WWF’s polar bear coordinator, Geoff York, keeps up his field knowledge with trips out onto the ice to check on the condition of the bears. This year, he is keeping a daily blog of his experiences over two weeks. Keep visiting this blog for regular updates and live the life of a polar bear biologist.
By Geoff York
I am the first one up and start two pots of good strong coffee. A graduate student from the University of Wyoming flew in yesterday as my replacement for the last day of capture from Kaktovik and the crew’s pending move to Deadhorse. It’s going home day for me, so I am having an extra burst of energy and decide to make waffles for the gang. Between the smells of coffee and breakfast, a few weary eyes start appearing around the kitchen table. It is another bluebird day, though the winds will continue to make it a little uncomfortable on the ground.

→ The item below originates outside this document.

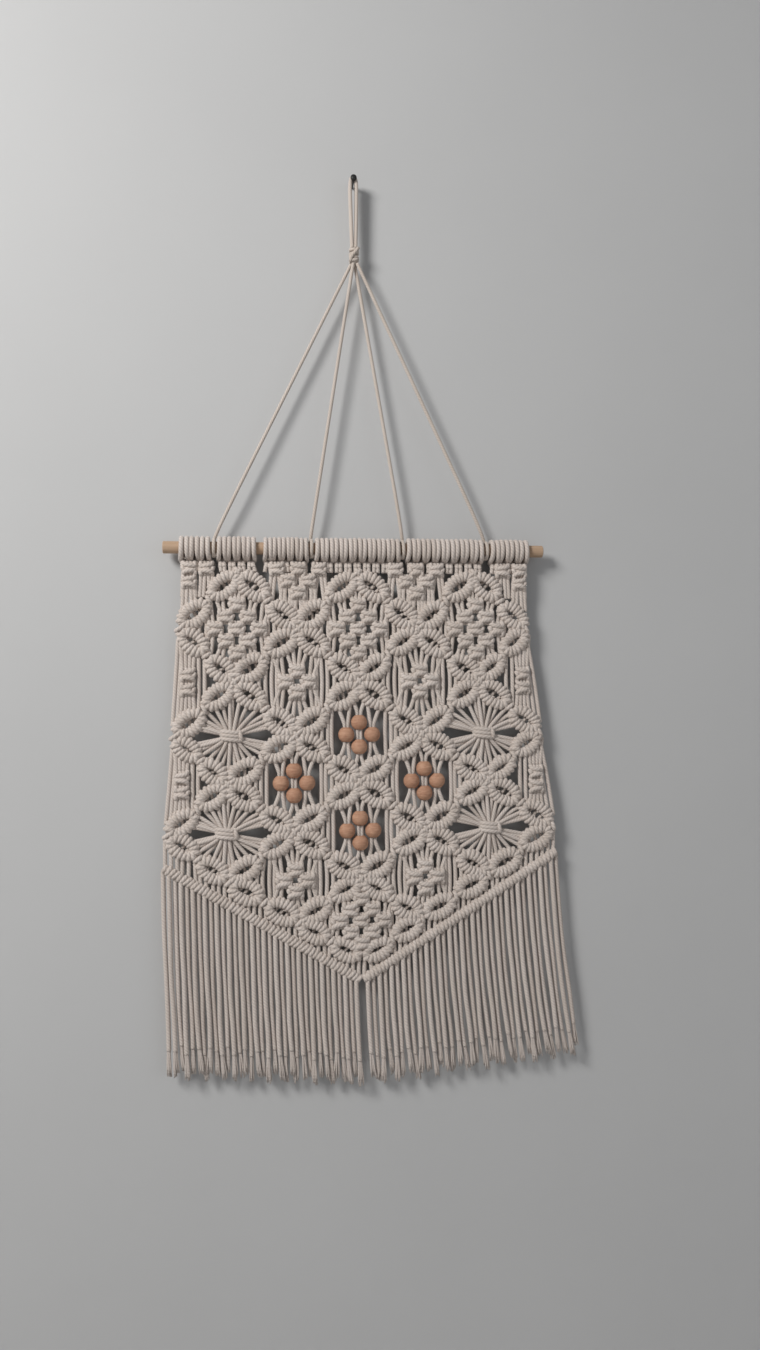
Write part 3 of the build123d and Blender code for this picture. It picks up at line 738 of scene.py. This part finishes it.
def rope_route(number):
    """From under the knot down to the dowel, then round it more than one and a half times."""
    turn_r = DOWEL_R + ROPE / 2 + 0.8
    foot_x = ROPE_FEET[number]
    outward = math.copysign(1.2, foot_x)
    x, y = ((-3.0, 1.9), (-1.0, -1.9), (1.0, 1.9), (3.0, -1.9))[number]
    top = np.array([x, y, KNOT_TOP - KNOT_HEIGHT])
    run = np.array([foot_x + outward, 0.0, DOWEL_Z + turn_r]) - top
    route = [top, top + run * 0.08, top + run * 0.5, top + run * 0.93]
    steps = 16
    for step in range(1, steps + 1):
        angle = math.pi / 2 + step / steps * 3.2 * math.pi
        route.append((foot_x + outward * (1 - 2 * step / steps), -turn_r * math.cos(angle),
                      DOWEL_Z + turn_r * math.sin(angle)))
    return route


def make_ropes(rope):
    for number in range(len(ROPE_FEET)):
        line = nurbs_line(rope_route(number), 1.4)
        yarn = Yarn()
        yarn.tube(line, ROPE / 2, lobes=0.09, sides=9)
        nodes = [f"hanger_rope_{number + 1}"] + (["rope_hitches"] if not number else [])
        made = yarn.piece(f"rope_{number + 1}", rope, "hanger", "hanger_rope", *nodes)


# --- materials --------------------------------------------------------------------
def nodes_of(name, roughness, sheen=0.0):
    material = bpy.data.materials.new(name)
    material.use_nodes = True
    tree = material.node_tree
    shader = tree.nodes["Principled BSDF"]
    shader.inputs["Roughness"].default_value = roughness
    shader.inputs["Specular IOR Level"].default_value = 0.25
    if sheen:
        shader.inputs["Sheen Weight"].default_value = sheen
        shader.inputs["Sheen Roughness"].default_value = 0.6
    return material, tree, shader


def math_node(tree, operation, *values):
    node = tree.nodes.new("ShaderNodeMath")
    node.operation = operation
    for place, value in enumerate(values):
        if isinstance(value, (int, float)):
            node.inputs[place].default_value = value
        else:
            tree.links.new(value, node.inputs[place])
    return node.outputs[0]


def mixed(tree, share, low, high):
    node = tree.nodes.new("ShaderNodeMix")
    node.data_type = "RGBA"
    for socket, value in ((node.inputs[0], share), (node.inputs[6], low), (node.inputs[7], high)):
        if isinstance(value, tuple):
            socket.default_value = value
        else:
            tree.links.new(value, socket)
    return node.outputs[2]


def noise(tree, vector, scale, detail=3.0):
    node = tree.nodes.new("ShaderNodeTexNoise")
    node.inputs["Scale"].default_value = scale
    node.inputs["Detail"].default_value = detail
    tree.links.new(vector, node.inputs["Vector"])
    return node.outputs["Fac"]


def cotton(name, light, dark, grain=1.0):
    """Twisted cotton: three plies wound round each other, with fine fibres along them. Its colour is
    darkened in the grooves between the plies as painted shade.
    """
    material, tree, shader = nodes_of(name, 0.92, 0.25)
    uv = tree.nodes.new("ShaderNodeUVMap")
    uv.uv_map = "cord"
    split = tree.nodes.new("ShaderNodeSeparateXYZ")
    tree.links.new(uv.outputs[0], split.inputs[0])
    turns = math_node(tree, "DIVIDE", split.outputs[0], PLY_PITCH)
    phase = math_node(tree, "ADD", split.outputs[1], turns)
    ply = math_node(tree, "COSINE", math_node(tree, "MULTIPLY", phase, 6 * math.pi))
    ridge = math_node(tree, "MULTIPLY_ADD", ply, 0.5, 0.5)
    ridge = math_node(tree, "POWER", ridge, 0.5)
    join = tree.nodes.new("ShaderNodeCombineXYZ")
    tree.links.new(math_node(tree, "MULTIPLY", split.outputs[0], 0.35), join.inputs[0])
    tree.links.new(math_node(tree, "MULTIPLY", phase, 26.0), join.inputs[1])
    fibre = noise(tree, join.outputs[0], 1.0, 4.0)
    place = tree.nodes.new("ShaderNodeTexCoord").outputs["Object"]
    patch = noise(tree, place, 38.0, 3.0)
    fleck = noise(tree, place, 900.0 * grain, 2.0)
    tint = tree.nodes.new("ShaderNodeAttribute")
    tint.attribute_name = "tint"
    share = math_node(tree, "MULTIPLY_ADD", tint.outputs["Fac"], 0.14, 0.30)
    share = math_node(tree, "ADD", share, math_node(tree, "MULTIPLY", patch, 0.45))
    share = math_node(tree, "ADD", share, math_node(tree, "MULTIPLY", fleck, 0.25))
    base = mixed(tree, share, dark, light)
    # painted shade: a darker tone of the cord laid into the grooves between the plies, streaked by the
    # fibres
    painted_groove_shade = tuple(c * 0.55 for c in dark[:3]) + (1.0,)
    groove_shade_mix = math_node(tree, "MULTIPLY_ADD", ridge, 0.35, 0.65)
    groove_shade_mix = math_node(tree, "ADD", groove_shade_mix, math_node(tree, "MULTIPLY_ADD", fibre, 0.3, -0.15))
    tree.links.new(mixed(tree, groove_shade_mix, painted_groove_shade, base), shader.inputs["Base Color"])
    height = math_node(tree, "ADD", ridge, math_node(tree, "MULTIPLY", fibre, 0.6))
    bump = tree.nodes.new("ShaderNodeBump")
    bump.inputs["Strength"].default_value = 0.5
    bump.inputs["Distance"].default_value = 0.0006
    tree.links.new(height, bump.inputs["Height"])
    tree.links.new(bump.outputs[0], shader.inputs["Normal"])
    return material


def wood(name, light, dark, stretch, scale):
    """Bare wood: long grain lines, darker pores and a soft change of tone."""
    material, tree, shader = nodes_of(name, 0.62)
    place = tree.nodes.new("ShaderNodeTexCoord").outputs["Object"]
    mapping = tree.nodes.new("ShaderNodeMapping")
    mapping.inputs["Scale"].default_value = stretch
    tree.links.new(place, mapping.inputs["Vector"])
    grain = noise(tree, mapping.outputs[0], scale, 5.0)
    pores = noise(tree, mapping.outputs[0], scale * 4.5, 3.0)
    tone = noise(tree, place, 30.0, 2.0)
    share = math_node(tree, "MULTIPLY_ADD", grain, 1.5, -0.35)
    share = math_node(tree, "ADD", share, math_node(tree, "MULTIPLY_ADD", tone, 0.7, -0.35))
    share = math_node(tree, "ADD", share, math_node(tree, "MULTIPLY_ADD", pores, 0.6, -0.3))
    tree.links.new(mixed(tree, share, dark, light), shader.inputs["Base Color"])
    tree.links.new(math_node(tree, "MULTIPLY_ADD", pores, 0.25, 0.5), shader.inputs["Roughness"])
    bump = tree.nodes.new("ShaderNodeBump")
    bump.inputs["Strength"].default_value = 0.35
    bump.inputs["Distance"].default_value = 0.0003
    tree.links.new(pores, bump.inputs["Height"])
    tree.links.new(bump.outputs[0], shader.inputs["Normal"])
    return material


def finish_wood():
    """The dowel and the beads keep their CAD shapes and get wood."""
    dowel = wood("dowel_pale_wood", (0.58, 0.42, 0.30, 1), (0.42, 0.28, 0.18, 1), (3, 60, 60), 6.0)
    beads = wood("bead_tan_wood", (0.62, 0.375, 0.25, 1), (0.38, 0.19, 0.12, 1), (1.0, 1.0, 3.5), 190.0)
    for name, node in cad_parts.items():
        if name == "dowel" or name.startswith("bead_") and name[5:].isdigit():
            node.material_slots[0].material = dowel if name == "dowel" else beads
            node.data.polygons.foreach_set("use_smooth", np.ones(len(node.data.polygons), bool))


# --- stage ------------------------------------------------------------------------
def plane(name, corners, material):
    mesh = bpy.data.meshes.new(name)
    mesh.from_pydata(corners, [], [(0, 1, 2, 3)])
    mesh.materials.append(material)
    made = bpy.data.objects.new(name, mesh)
    bpy.context.scene.collection.objects.link(made)
    return made


def make_stage():
    """A pale wall close behind the hanging, seen from the front only, and a pale floor."""
    wall, tree, shader = nodes_of("wall_plaster", 0.95)
    place = tree.nodes.new("ShaderNodeTexCoord").outputs["Object"]
    tree.links.new(mixed(tree, noise(tree, place, 4.0, 4.0), (0.52, 0.52, 0.52, 1), (0.56, 0.56, 0.56, 1)),
                   shader.inputs["Base Color"])
    clear = tree.nodes.new("ShaderNodeBsdfTransparent")
    facing = tree.nodes.new("ShaderNodeNewGeometry")
    mix = tree.nodes.new("ShaderNodeMixShader")
    tree.links.new(facing.outputs["Backfacing"], mix.inputs[0])
    tree.links.new(shader.outputs[0], mix.inputs[1])
    tree.links.new(clear.outputs[0], mix.inputs[2])
    tree.links.new(mix.outputs[0], tree.nodes["Material Output"].inputs[0])
    y, reach, low, high = 0.0145, 3.0, -1.5, 1.5
    plane("wall", [(-reach, y, low), (reach, y, low), (reach, y, high), (-reach, y, high)], wall)
    steel, _, shader = nodes_of("nail_steel", 0.4)
    shader.inputs["Base Color"].default_value = (0.03, 0.03, 0.03, 1)
    nail = Yarn()
    nail.tube([(0, 14, 0), (0, -5, 0), (0, -5.01, 0), (0, -6.2, 0)], [1.45, 1.45, 3.2, 3.0], sides=20)
    nail.make("nail", steel)
    floor, _, shader = nodes_of("floor_pale", 0.9)
    shader.inputs["Base Color"].default_value = (0.62, 0.61, 0.60, 1)
    plane("floor", [(-reach, -4, low), (reach, -4, low), (reach, 3, low), (-reach, 3, low)], floor)


def lamp(name, place, target, size, power, colour):
    data = bpy.data.lights.new(name, "AREA")
    data.shape, data.size, data.energy, data.color = "DISK", size, power, colour
    made = bpy.data.objects.new(name, data)
    made.location = place
    made.rotation_mode = "QUATERNION"
    made.rotation_quaternion = (Vector(target) - Vector(place)).to_track_quat("-Z", "Y")
    bpy.context.scene.collection.objects.link(made)


def make_lights():
    middle = (0, 0, -0.5)
    lamp("window", (-1.15, -1.15, 0.4), middle, 0.6, 26.0, (1.0, 0.99, 0.97))
    lamp("fill", (1.5, -1.6, -0.3), middle, 1.6, 3.0, (0.97, 0.98, 1.0))
    lamp("rear", (0.6, 2.0, 0.2), middle, 1.6, 14.0, (1.0, 1.0, 1.0))
    world = bpy.data.worlds.new("studio")
    world.use_nodes = True
    world.node_tree.nodes["Background"].inputs[0].default_value = (0.95, 0.97, 1.0, 1)
    world.node_tree.nodes["Background"].inputs[1].default_value = 0.26
    bpy.context.scene.world = world
    bpy.context.scene.view_settings.view_transform = "Standard"


make_camera()
cord = cotton("cotton_cord", (0.74, 0.66, 0.61, 1), (0.50, 0.42, 0.36, 1))
rope = cotton("hanger_rope", (0.70, 0.62, 0.56, 1), (0.48, 0.40, 0.33, 1))
make_loops(rope)
make_hanger_knot(rope)
make_ropes(rope)
make_fringe(cord)
make_border(cord)
make_heads(cord)
make_header(cord)
make_leaves(cord)
make_nets(cord)
make_clusters(cord)
make_sheaves(cord)
make_bead_cells(cord)
make_sides(cord)
finish_wood()
make_stage()
make_lights()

The crew readies for a long day out on the ice while I catch up with laundry and get my gear ready to fly south. I also start packing up the extra capture gear, food, and miscellaneous supplies and begin cleaning up the bunkhouse. The team will depart Kaktovik tomorrow as well, spending the balance of this season working along the Central coast from Deadhorse. They will have their hands full tomorrow morning, so I do what I can to make their jobs a little easier.
The day passes quickly tying up loose ends and I am on a south bound flight by late afternoon. When I step off the small plane in Fairbanks, I am surprised by the warmth. By comparison to the past two weeks spent at -20 C, often with winds, 8 degrees of calm sunny weather feels like summer! Once again, I have travelled in time by flying south and have gone from winter to spring in an hour and thirty minute long flight. I sit outside on a bench between flights and just enjoy the sun and view of the Alaska Range to the south of town.
I will miss the polar bear research crew, the frozen ice, the ice bears, and Kaktovik- until we meet again.